Stored data |
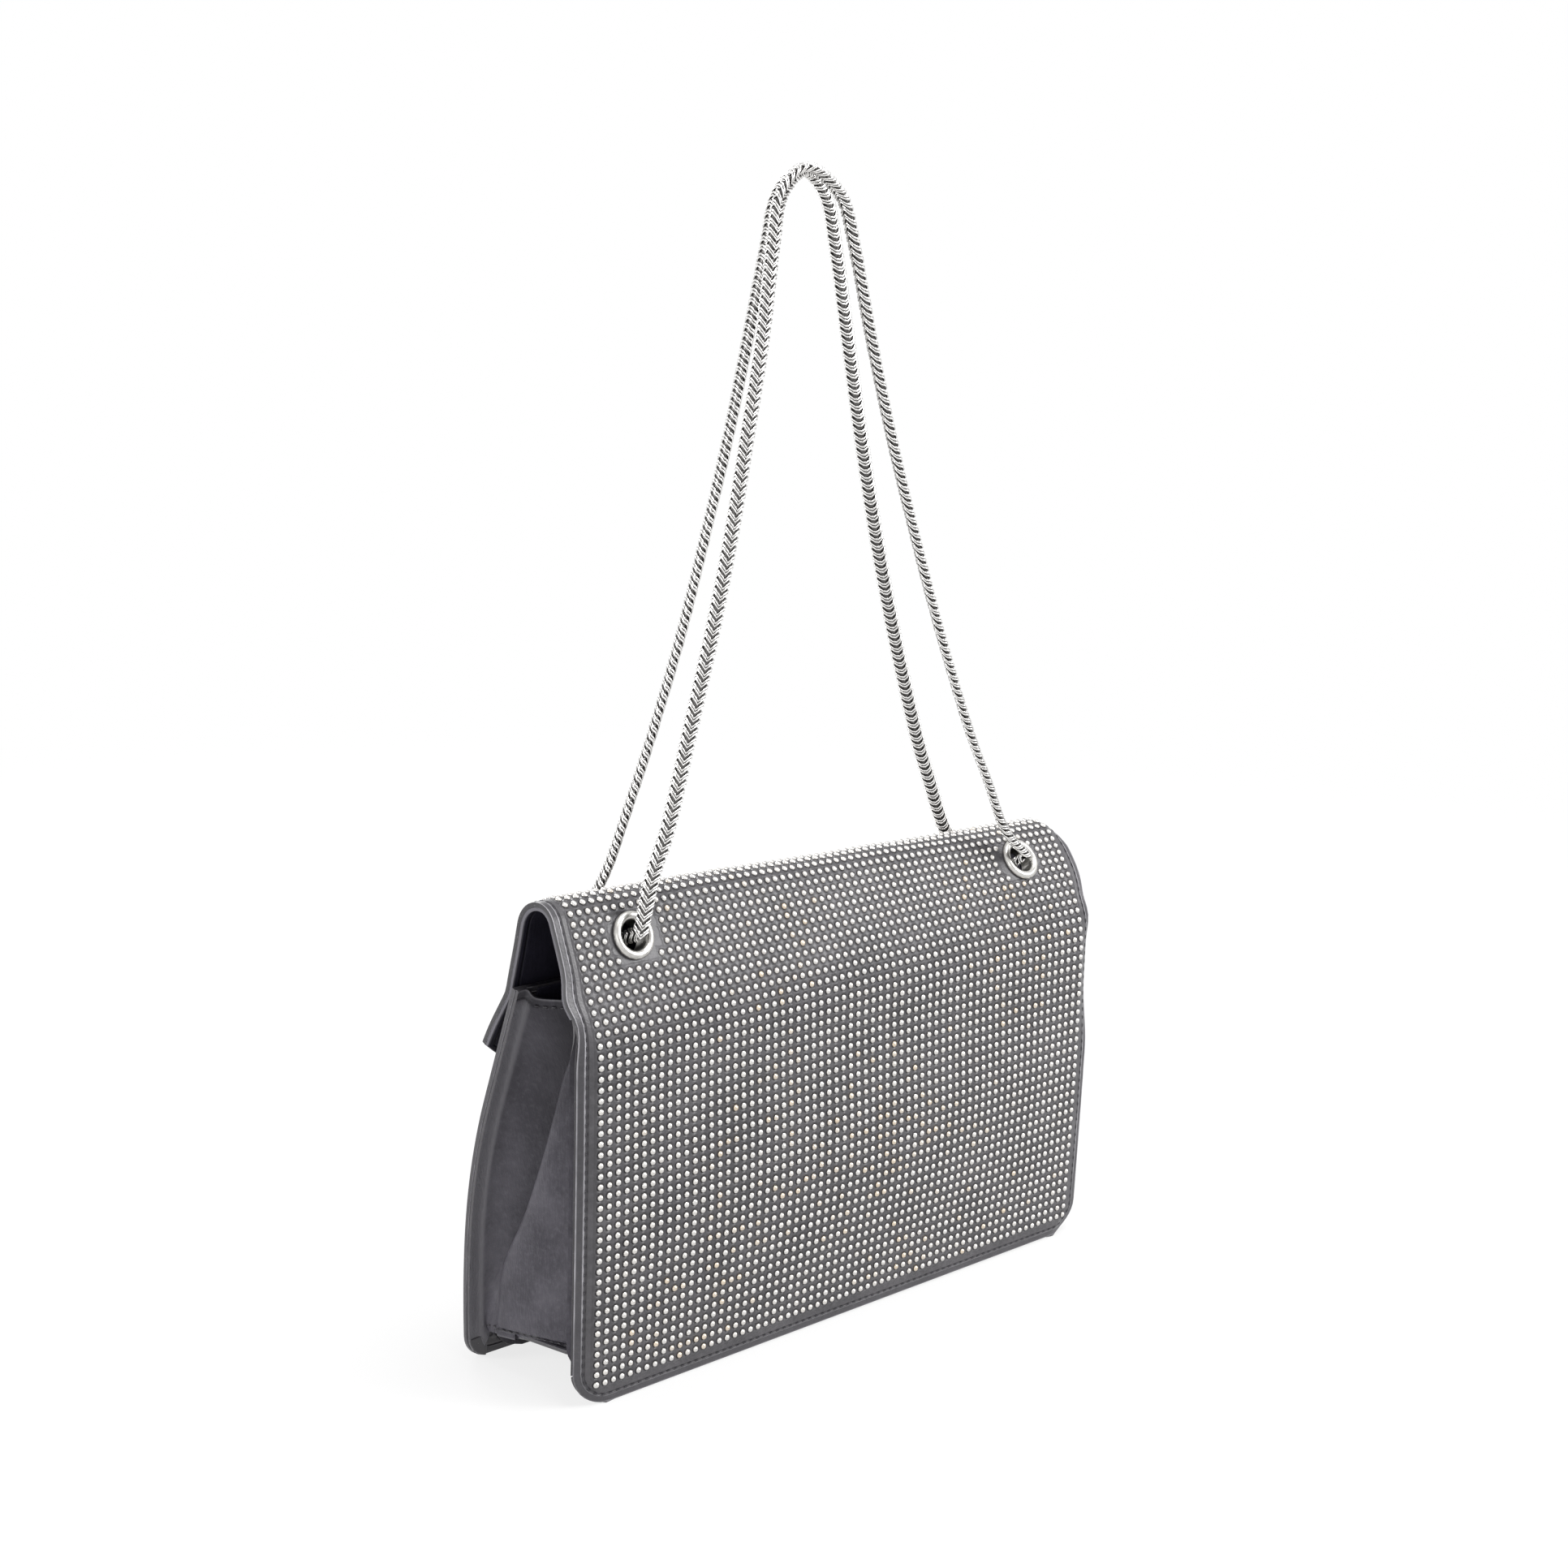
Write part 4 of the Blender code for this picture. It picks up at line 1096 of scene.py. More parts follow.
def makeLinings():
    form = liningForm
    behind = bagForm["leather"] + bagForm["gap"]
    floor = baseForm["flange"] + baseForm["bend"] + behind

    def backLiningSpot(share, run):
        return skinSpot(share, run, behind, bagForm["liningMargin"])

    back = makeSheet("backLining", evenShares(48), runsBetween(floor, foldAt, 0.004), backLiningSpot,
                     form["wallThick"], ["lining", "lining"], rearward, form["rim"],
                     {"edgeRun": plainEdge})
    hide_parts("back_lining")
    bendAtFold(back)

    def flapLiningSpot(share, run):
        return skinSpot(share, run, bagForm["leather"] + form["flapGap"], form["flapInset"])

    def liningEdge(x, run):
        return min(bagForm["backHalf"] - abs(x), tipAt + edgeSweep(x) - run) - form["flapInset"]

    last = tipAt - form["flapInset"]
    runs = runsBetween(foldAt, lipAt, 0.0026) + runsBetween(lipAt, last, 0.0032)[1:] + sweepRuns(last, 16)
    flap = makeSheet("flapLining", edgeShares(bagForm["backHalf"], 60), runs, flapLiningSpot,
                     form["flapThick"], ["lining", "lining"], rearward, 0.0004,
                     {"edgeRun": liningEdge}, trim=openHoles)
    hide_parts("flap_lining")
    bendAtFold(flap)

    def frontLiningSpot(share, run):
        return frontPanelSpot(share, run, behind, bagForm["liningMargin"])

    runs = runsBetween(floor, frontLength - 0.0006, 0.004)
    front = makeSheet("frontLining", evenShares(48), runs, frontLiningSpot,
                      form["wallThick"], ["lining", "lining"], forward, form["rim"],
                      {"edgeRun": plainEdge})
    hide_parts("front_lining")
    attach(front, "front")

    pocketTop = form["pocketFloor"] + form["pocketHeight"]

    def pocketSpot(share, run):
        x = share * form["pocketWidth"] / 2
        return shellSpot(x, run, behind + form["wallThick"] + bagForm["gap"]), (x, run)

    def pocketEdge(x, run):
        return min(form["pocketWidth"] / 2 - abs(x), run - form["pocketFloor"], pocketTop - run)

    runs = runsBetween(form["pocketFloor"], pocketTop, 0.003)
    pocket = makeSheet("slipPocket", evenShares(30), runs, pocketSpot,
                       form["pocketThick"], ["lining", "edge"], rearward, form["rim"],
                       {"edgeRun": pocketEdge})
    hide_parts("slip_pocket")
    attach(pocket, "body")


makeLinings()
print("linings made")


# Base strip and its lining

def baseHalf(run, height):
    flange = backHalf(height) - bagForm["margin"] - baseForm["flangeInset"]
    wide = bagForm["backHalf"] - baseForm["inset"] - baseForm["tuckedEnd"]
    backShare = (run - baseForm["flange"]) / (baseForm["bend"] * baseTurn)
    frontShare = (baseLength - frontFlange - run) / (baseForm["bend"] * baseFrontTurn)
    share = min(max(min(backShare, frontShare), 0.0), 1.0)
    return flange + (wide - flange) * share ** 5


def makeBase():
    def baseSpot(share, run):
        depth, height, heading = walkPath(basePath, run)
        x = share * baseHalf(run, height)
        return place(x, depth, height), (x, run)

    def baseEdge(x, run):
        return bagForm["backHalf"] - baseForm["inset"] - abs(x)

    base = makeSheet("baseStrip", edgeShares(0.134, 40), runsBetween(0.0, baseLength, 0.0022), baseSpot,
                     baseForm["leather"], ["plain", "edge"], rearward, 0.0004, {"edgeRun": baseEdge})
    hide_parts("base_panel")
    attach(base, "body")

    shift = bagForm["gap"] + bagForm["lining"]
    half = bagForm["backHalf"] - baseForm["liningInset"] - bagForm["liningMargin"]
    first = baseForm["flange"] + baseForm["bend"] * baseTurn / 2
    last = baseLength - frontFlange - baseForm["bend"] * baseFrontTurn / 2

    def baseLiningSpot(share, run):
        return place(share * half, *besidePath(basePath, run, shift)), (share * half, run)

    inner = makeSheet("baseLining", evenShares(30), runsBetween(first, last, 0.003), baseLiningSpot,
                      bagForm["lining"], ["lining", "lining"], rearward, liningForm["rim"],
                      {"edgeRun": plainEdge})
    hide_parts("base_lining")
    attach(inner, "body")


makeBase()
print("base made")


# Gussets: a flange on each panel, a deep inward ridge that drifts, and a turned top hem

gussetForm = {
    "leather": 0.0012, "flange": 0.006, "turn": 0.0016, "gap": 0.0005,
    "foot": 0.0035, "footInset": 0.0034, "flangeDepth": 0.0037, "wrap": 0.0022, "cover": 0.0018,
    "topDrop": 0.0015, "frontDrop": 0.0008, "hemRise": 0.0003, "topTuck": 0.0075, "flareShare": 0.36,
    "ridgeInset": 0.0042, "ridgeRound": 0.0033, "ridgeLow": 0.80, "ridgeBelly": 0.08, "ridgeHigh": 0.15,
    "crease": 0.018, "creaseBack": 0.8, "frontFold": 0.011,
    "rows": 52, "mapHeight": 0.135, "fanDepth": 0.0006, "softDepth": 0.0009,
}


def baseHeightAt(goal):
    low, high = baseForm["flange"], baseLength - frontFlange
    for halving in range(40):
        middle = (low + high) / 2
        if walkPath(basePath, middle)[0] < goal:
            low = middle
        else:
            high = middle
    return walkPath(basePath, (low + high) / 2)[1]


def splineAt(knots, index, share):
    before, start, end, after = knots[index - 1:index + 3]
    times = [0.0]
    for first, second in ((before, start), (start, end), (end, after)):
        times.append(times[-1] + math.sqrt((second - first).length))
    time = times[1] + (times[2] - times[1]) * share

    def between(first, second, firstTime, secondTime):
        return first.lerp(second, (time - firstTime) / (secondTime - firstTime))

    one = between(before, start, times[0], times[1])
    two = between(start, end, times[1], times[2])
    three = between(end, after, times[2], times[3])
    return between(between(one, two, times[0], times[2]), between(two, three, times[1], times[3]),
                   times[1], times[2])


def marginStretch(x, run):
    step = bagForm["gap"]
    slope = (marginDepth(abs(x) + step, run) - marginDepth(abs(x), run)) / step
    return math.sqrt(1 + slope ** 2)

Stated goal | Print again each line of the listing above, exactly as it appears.

Finished exercise |
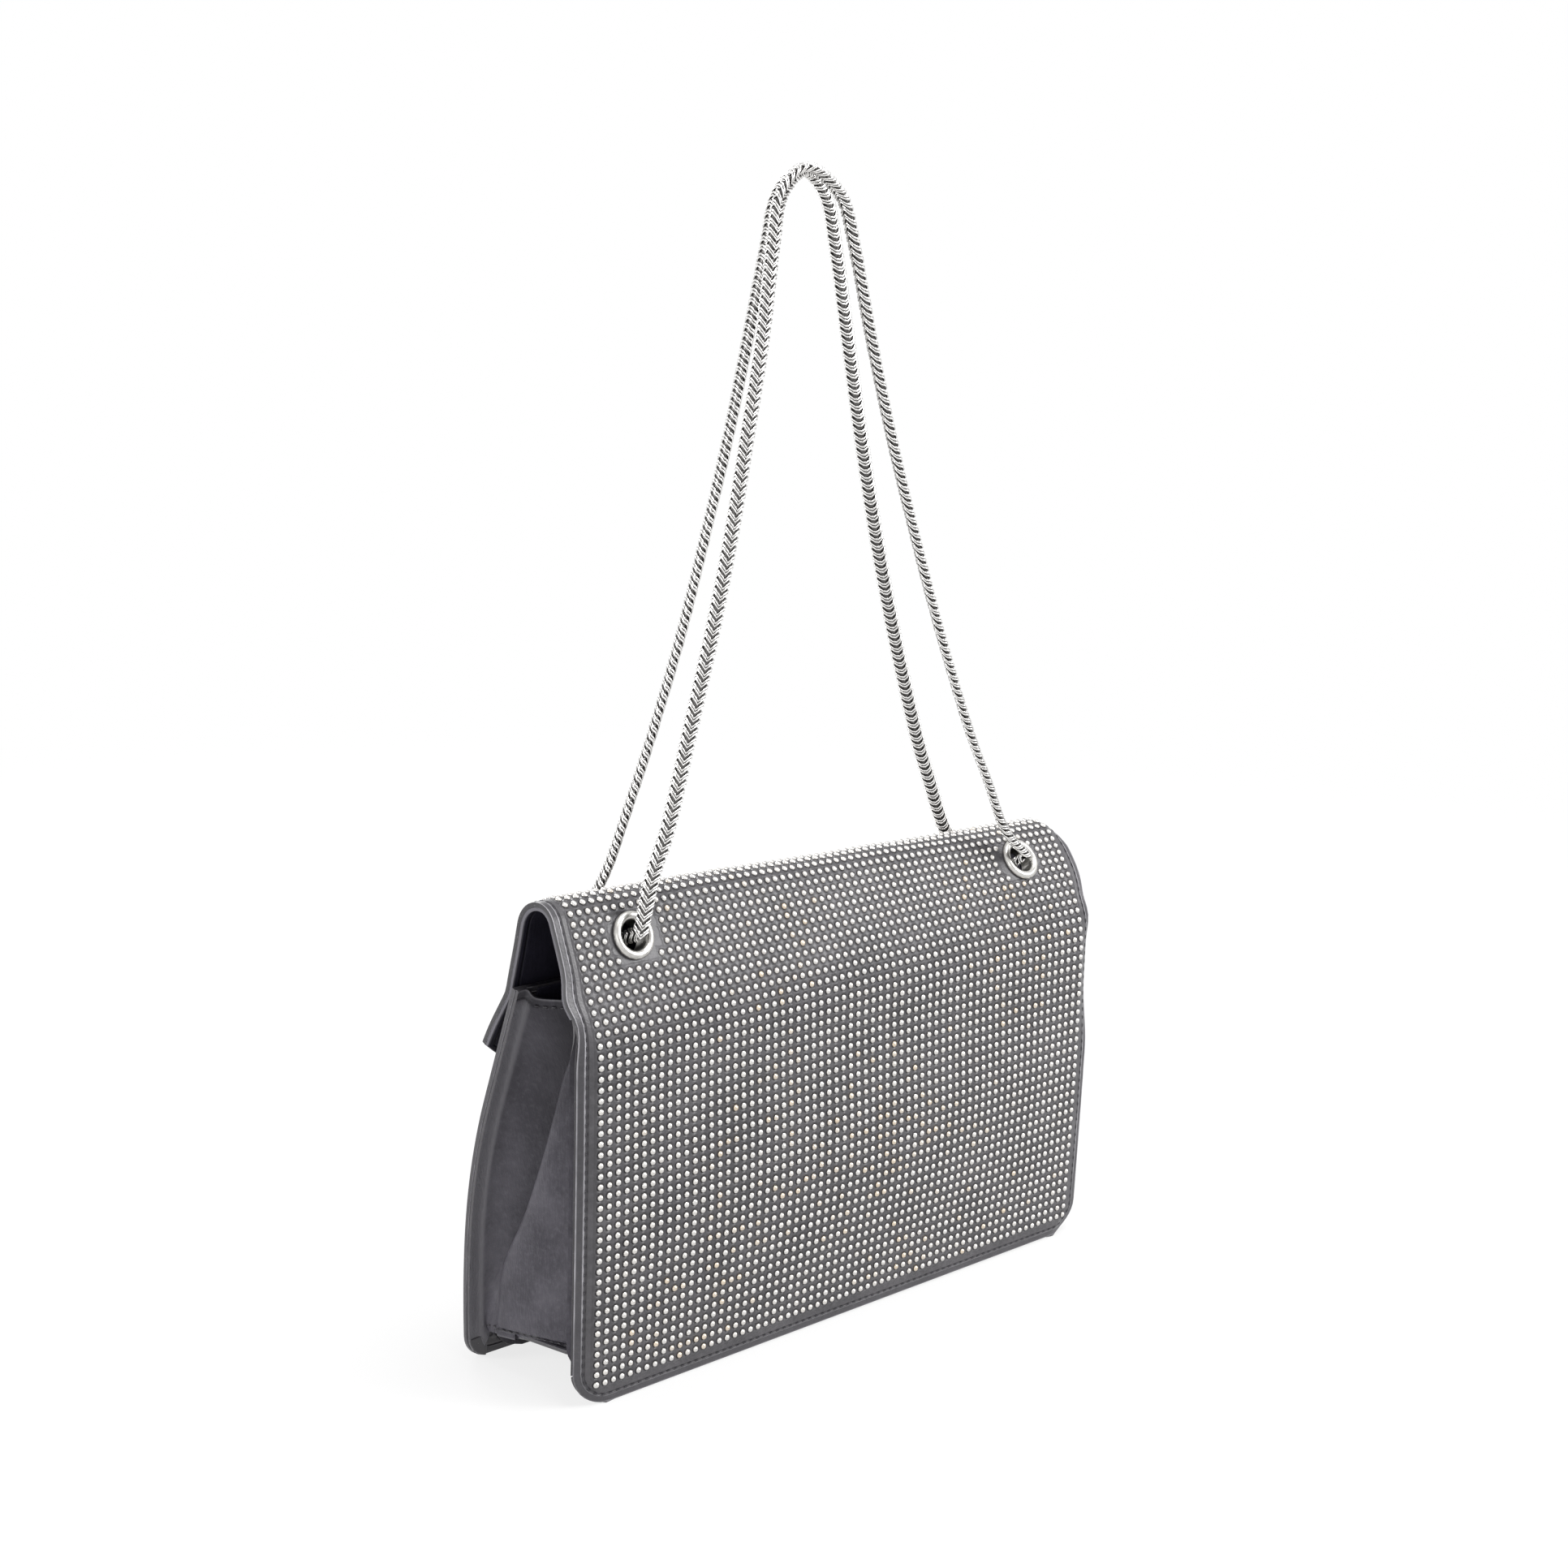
Write part 4 of the Blender code for this picture. It picks up at line 1096 of scene.py. More parts follow.
def makeLinings():
    form = liningForm
    behind = bagForm["leather"] + bagForm["gap"]
    floor = baseForm["flange"] + baseForm["bend"] + behind

    def backLiningSpot(share, run):
        return skinSpot(share, run, behind, bagForm["liningMargin"])

    back = makeSheet("backLining", evenShares(48), runsBetween(floor, foldAt, 0.004), backLiningSpot,
                     form["wallThick"], ["lining", "lining"], rearward, form["rim"],
                     {"edgeRun": plainEdge})
    hide_parts("back_lining")
    bendAtFold(back)

    def flapLiningSpot(share, run):
        return skinSpot(share, run, bagForm["leather"] + form["flapGap"], form["flapInset"])

    def liningEdge(x, run):
        return min(bagForm["backHalf"] - abs(x), tipAt + edgeSweep(x) - run) - form["flapInset"]

    last = tipAt - form["flapInset"]
    runs = runsBetween(foldAt, lipAt, 0.0026) + runsBetween(lipAt, last, 0.0032)[1:] + sweepRuns(last, 16)
    flap = makeSheet("flapLining", edgeShares(bagForm["backHalf"], 60), runs, flapLiningSpot,
                     form["flapThick"], ["lining", "lining"], rearward, 0.0004,
                     {"edgeRun": liningEdge}, trim=openHoles)
    hide_parts("flap_lining")
    bendAtFold(flap)

    def frontLiningSpot(share, run):
        return frontPanelSpot(share, run, behind, bagForm["liningMargin"])

    runs = runsBetween(floor, frontLength - 0.0006, 0.004)
    front = makeSheet("frontLining", evenShares(48), runs, frontLiningSpot,
                      form["wallThick"], ["lining", "lining"], forward, form["rim"],
                      {"edgeRun": plainEdge})
    hide_parts("front_lining")
    attach(front, "front")

    pocketTop = form["pocketFloor"] + form["pocketHeight"]

    def pocketSpot(share, run):
        x = share * form["pocketWidth"] / 2
        return shellSpot(x, run, behind + form["wallThick"] + bagForm["gap"]), (x, run)

    def pocketEdge(x, run):
        return min(form["pocketWidth"] / 2 - abs(x), run - form["pocketFloor"], pocketTop - run)

    runs = runsBetween(form["pocketFloor"], pocketTop, 0.003)
    pocket = makeSheet("slipPocket", evenShares(30), runs, pocketSpot,
                       form["pocketThick"], ["lining", "edge"], rearward, form["rim"],
                       {"edgeRun": pocketEdge})
    hide_parts("slip_pocket")
    attach(pocket, "body")


makeLinings()
print("linings made")


# Base strip and its lining

def baseHalf(run, height):
    flange = backHalf(height) - bagForm["margin"] - baseForm["flangeInset"]
    wide = bagForm["backHalf"] - baseForm["inset"] - baseForm["tuckedEnd"]
    backShare = (run - baseForm["flange"]) / (baseForm["bend"] * baseTurn)
    frontShare = (baseLength - frontFlange - run) / (baseForm["bend"] * baseFrontTurn)
    share = min(max(min(backShare, frontShare), 0.0), 1.0)
    return flange + (wide - flange) * share ** 5


def makeBase():
    def baseSpot(share, run):
        depth, height, heading = walkPath(basePath, run)
        x = share * baseHalf(run, height)
        return place(x, depth, height), (x, run)

    def baseEdge(x, run):
        return bagForm["backHalf"] - baseForm["inset"] - abs(x)

    base = makeSheet("baseStrip", edgeShares(0.134, 40), runsBetween(0.0, baseLength, 0.0022), baseSpot,
                     baseForm["leather"], ["plain", "edge"], rearward, 0.0004, {"edgeRun": baseEdge})
    hide_parts("base_panel")
    attach(base, "body")

    shift = bagForm["gap"] + bagForm["lining"]
    half = bagForm["backHalf"] - baseForm["liningInset"] - bagForm["liningMargin"]
    first = baseForm["flange"] + baseForm["bend"] * baseTurn / 2
    last = baseLength - frontFlange - baseForm["bend"] * baseFrontTurn / 2

    def baseLiningSpot(share, run):
        return place(share * half, *besidePath(basePath, run, shift)), (share * half, run)

    inner = makeSheet("baseLining", evenShares(30), runsBetween(first, last, 0.003), baseLiningSpot,
                      bagForm["lining"], ["lining", "lining"], rearward, liningForm["rim"],
                      {"edgeRun": plainEdge})
    hide_parts("base_lining")
    attach(inner, "body")


makeBase()
print("base made")


# Gussets: a flange on each panel, a deep inward ridge that drifts, and a turned top hem

gussetForm = {
    "leather": 0.0012, "flange": 0.006, "turn": 0.0016, "gap": 0.0005,
    "foot": 0.0035, "footInset": 0.0034, "flangeDepth": 0.0037, "wrap": 0.0022, "cover": 0.0018,
    "topDrop": 0.0015, "frontDrop": 0.0008, "hemRise": 0.0003, "topTuck": 0.0075, "flareShare": 0.36,
    "ridgeInset": 0.0042, "ridgeRound": 0.0033, "ridgeLow": 0.80, "ridgeBelly": 0.08, "ridgeHigh": 0.15,
    "crease": 0.018, "creaseBack": 0.8, "frontFold": 0.011,
    "rows": 52, "mapHeight": 0.135, "fanDepth": 0.0006, "softDepth": 0.0009,
}


def baseHeightAt(goal):
    low, high = baseForm["flange"], baseLength - frontFlange
    for halving in range(40):
        middle = (low + high) / 2
        if walkPath(basePath, middle)[0] < goal:
            low = middle
        else:
            high = middle
    return walkPath(basePath, (low + high) / 2)[1]


def splineAt(knots, index, share):
    before, start, end, after = knots[index - 1:index + 3]
    times = [0.0]
    for first, second in ((before, start), (start, end), (end, after)):
        times.append(times[-1] + math.sqrt((second - first).length))
    time = times[1] + (times[2] - times[1]) * share

    def between(first, second, firstTime, secondTime):
        return first.lerp(second, (time - firstTime) / (secondTime - firstTime))

    one = between(before, start, times[0], times[1])
    two = between(start, end, times[1], times[2])
    three = between(end, after, times[2], times[3])
    return between(between(one, two, times[0], times[2]), between(two, three, times[1], times[3]),
                   times[1], times[2])


def marginStretch(x, run):
    step = bagForm["gap"]
    slope = (marginDepth(abs(x) + step, run) - marginDepth(abs(x), run)) / step
    return math.sqrt(1 + slope ** 2)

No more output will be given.